Mafalda


sexta-feira, setembro 21, 2007


Memórias de um pedaço de pano

Sou uma camiseta, mas não uma qualquer: tenho 14 anos e trago em mim o retrato de um famoso líder de banda de rock. Estou velha. Minhas condições são realmente precárias: parece até que participei de uma grande batalha! A verdade é que fui muito usada desde que fui escolhida na Rodoviária de Ribeirão Preto.
Minha dona me ganhou quando estava com a idade que tenho hoje. Ela era fã dos Guns N’Roses e, especialmente, do vocalista, Axl Rose. Mas ao procurar, nesta cidade, por uma camiseta estampada com seu ídolo, ela não encontrou. Para a alegria dela, sua tia achou-me e, coincidentemente, a minha estampa era a mesma do seu pôster preferido.
A primeira vez que ela me usou foi uma ocasião especial: não havia cinema aqui e a sua escola organizou uma excursão até o shopping de Bebedouro para que os alunos assistissem “Questão de Honra”. Ela me vestiu com orgulho (naquele tempo, início da década de 90, não se usava “blusinhas” ou baby-looks), completando o traje com uma bermuda jeans e tênis. Neste dia, senti-me parte de sua identidade!
Lembro-me também que minha dona adorava me colocar para ir às aulas de teclado. E, depois que inaugurou o shopping de Barretos, foi comigo muitas vezes lá.
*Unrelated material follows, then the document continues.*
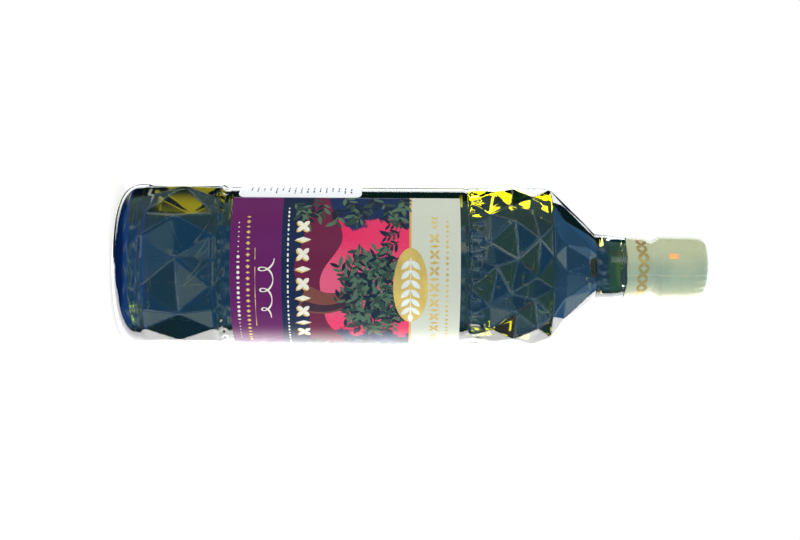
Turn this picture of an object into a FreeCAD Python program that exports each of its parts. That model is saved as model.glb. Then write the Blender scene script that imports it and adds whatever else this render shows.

Apareço também em várias fotos: em algumas, além de mim, ela está com um lenço amarrado na cabeça, tal como Axl Rose costumava fazer. Sua amiga e sua irmã a acompanhava na “fantasia”. Mas poucas vezes saíram em público assim, pois minha dona, apesar de gostar de usar o lenço, ficava envergonhada (vivendo entre elas, notei que o comportamento de uma influenciava o das outras. Deve ser porque estavam na tal da adolescência...).
Aos poucos fui sendo deixada de lado. Meninas não mais vestiam camisetas. Porém, minha dona não me descartou completamente. Guardou-me no armário junto com outras camisetas, como a da Copa de 94 e as da Copa de 90 e 86(!). Alguns anos atrás, ela resolveu adotar-me como pijama. Não era o que eu esperava, mas foi melhor do que ficar inútil...Quando ela começou a usar suas camisetas para praticar esporte, infelizmente eu já não estava em condições para isso. Tornei-me um farrapo. No entanto, ela ainda dorme comigo, mesmo com seus familiares insistindo para jogar-me no lixo. Presumo que ela não o faz porque, ao lhe trazer boas lembranças, induzo-a a bons sonhos.